- **Goal**
Return the full listing exactly as it is written.

══════

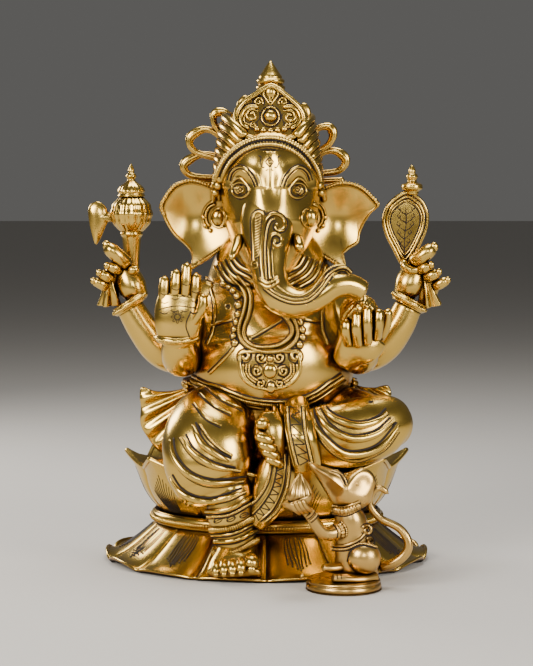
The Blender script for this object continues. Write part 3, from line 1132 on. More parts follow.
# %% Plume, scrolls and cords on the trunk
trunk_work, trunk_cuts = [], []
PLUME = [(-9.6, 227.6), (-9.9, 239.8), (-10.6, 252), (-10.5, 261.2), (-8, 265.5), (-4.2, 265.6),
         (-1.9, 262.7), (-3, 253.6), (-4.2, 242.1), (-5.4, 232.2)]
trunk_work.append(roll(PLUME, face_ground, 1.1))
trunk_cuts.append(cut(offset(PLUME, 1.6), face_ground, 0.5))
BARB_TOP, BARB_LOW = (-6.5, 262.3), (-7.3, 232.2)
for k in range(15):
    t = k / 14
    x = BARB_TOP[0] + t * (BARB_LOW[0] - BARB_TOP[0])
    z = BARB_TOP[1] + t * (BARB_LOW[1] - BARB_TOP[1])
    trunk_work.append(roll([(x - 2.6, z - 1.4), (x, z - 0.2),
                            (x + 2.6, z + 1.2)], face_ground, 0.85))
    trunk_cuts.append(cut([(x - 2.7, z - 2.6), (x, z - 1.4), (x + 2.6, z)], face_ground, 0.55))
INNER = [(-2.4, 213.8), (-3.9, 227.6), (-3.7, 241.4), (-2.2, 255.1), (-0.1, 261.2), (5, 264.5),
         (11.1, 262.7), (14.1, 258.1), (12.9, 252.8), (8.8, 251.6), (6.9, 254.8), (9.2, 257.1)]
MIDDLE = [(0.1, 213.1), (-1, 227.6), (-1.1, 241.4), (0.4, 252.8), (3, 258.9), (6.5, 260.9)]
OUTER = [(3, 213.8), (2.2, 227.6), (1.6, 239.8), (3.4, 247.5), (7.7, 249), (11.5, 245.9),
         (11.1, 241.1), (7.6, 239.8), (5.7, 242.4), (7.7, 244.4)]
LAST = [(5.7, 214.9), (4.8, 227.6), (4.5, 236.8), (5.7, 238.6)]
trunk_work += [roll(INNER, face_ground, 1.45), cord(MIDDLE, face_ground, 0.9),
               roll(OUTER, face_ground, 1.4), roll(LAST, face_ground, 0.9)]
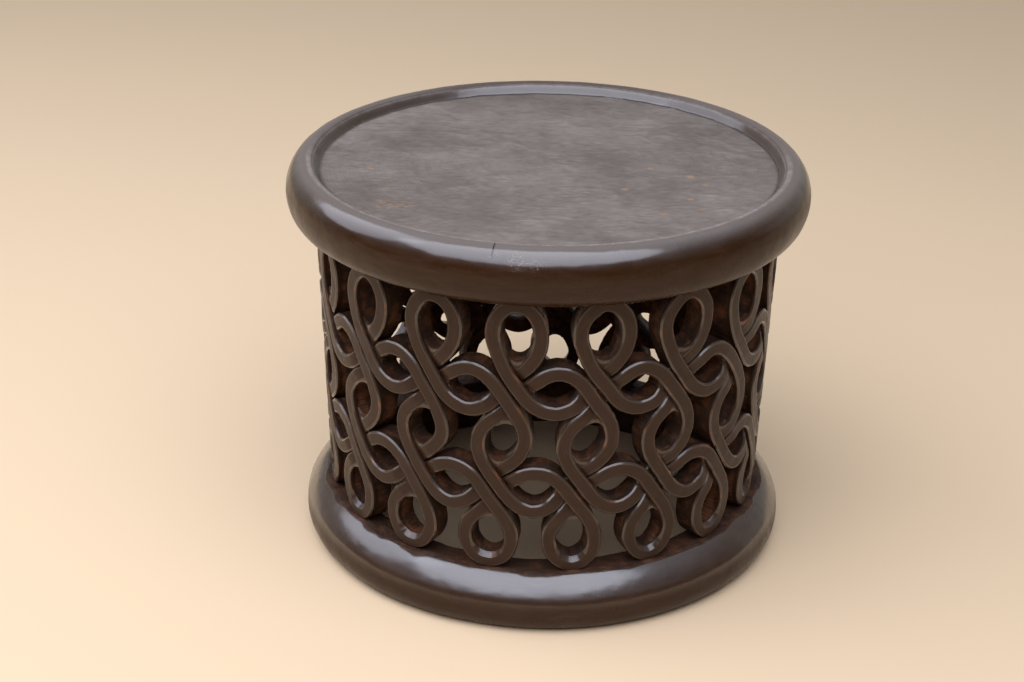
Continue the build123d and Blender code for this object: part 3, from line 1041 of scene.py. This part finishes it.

══════

- **Response to the task**
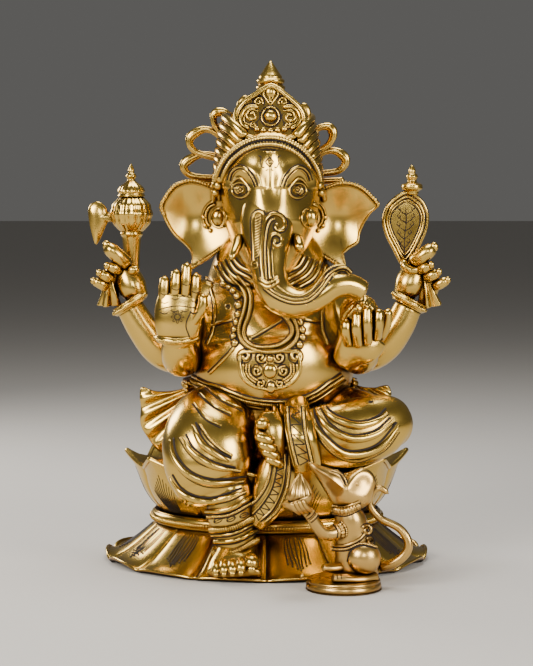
The Blender script for this object continues. Write part 3, from line 1132 on. More parts follow.
# %% Plume, scrolls and cords on the trunk
trunk_work, trunk_cuts = [], []
PLUME = [(-9.6, 227.6), (-9.9, 239.8), (-10.6, 252), (-10.5, 261.2), (-8, 265.5), (-4.2, 265.6),
         (-1.9, 262.7), (-3, 253.6), (-4.2, 242.1), (-5.4, 232.2)]
trunk_work.append(roll(PLUME, face_ground, 1.1))
trunk_cuts.append(cut(offset(PLUME, 1.6), face_ground, 0.5))
BARB_TOP, BARB_LOW = (-6.5, 262.3), (-7.3, 232.2)
for k in range(15):
    t = k / 14
    x = BARB_TOP[0] + t * (BARB_LOW[0] - BARB_TOP[0])
    z = BARB_TOP[1] + t * (BARB_LOW[1] - BARB_TOP[1])
    trunk_work.append(roll([(x - 2.6, z - 1.4), (x, z - 0.2),
                            (x + 2.6, z + 1.2)], face_ground, 0.85))
    trunk_cuts.append(cut([(x - 2.7, z - 2.6), (x, z - 1.4), (x + 2.6, z)], face_ground, 0.55))
INNER = [(-2.4, 213.8), (-3.9, 227.6), (-3.7, 241.4), (-2.2, 255.1), (-0.1, 261.2), (5, 264.5),
         (11.1, 262.7), (14.1, 258.1), (12.9, 252.8), (8.8, 251.6), (6.9, 254.8), (9.2, 257.1)]
MIDDLE = [(0.1, 213.1), (-1, 227.6), (-1.1, 241.4), (0.4, 252.8), (3, 258.9), (6.5, 260.9)]
OUTER = [(3, 213.8), (2.2, 227.6), (1.6, 239.8), (3.4, 247.5), (7.7, 249), (11.5, 245.9),
         (11.1, 241.1), (7.6, 239.8), (5.7, 242.4), (7.7, 244.4)]
LAST = [(5.7, 214.9), (4.8, 227.6), (4.5, 236.8), (5.7, 238.6)]
trunk_work += [roll(INNER, face_ground, 1.45), cord(MIDDLE, face_ground, 0.9),
               roll(OUTER, face_ground, 1.4), roll(LAST, face_ground, 0.9)]
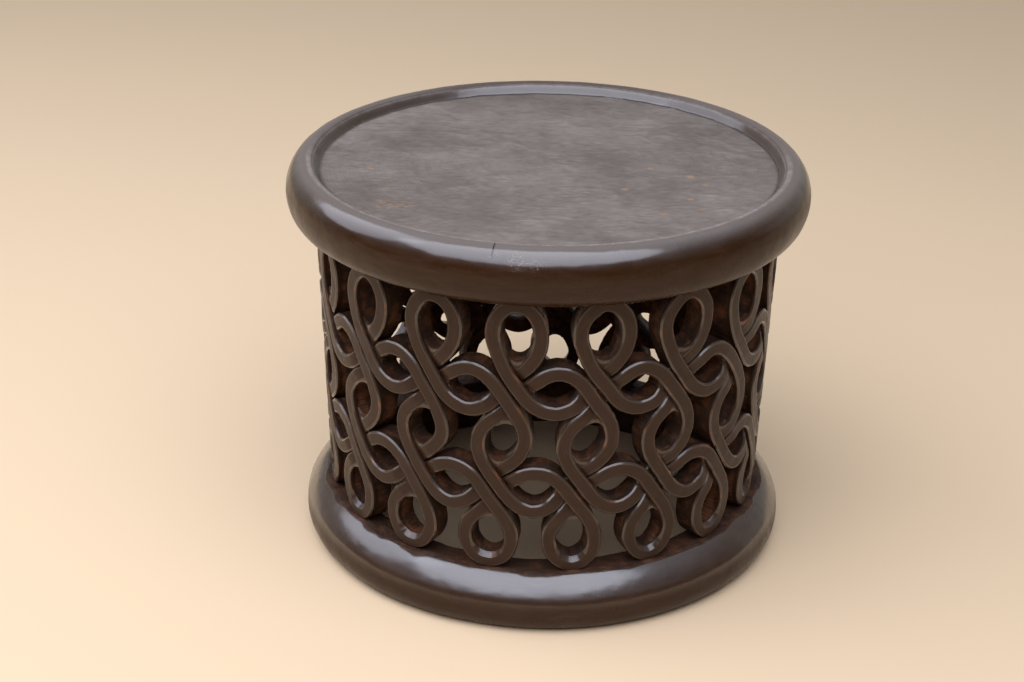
Continue the build123d and Blender code for this object: part 3, from line 1041 of scene.py. This part finishes it.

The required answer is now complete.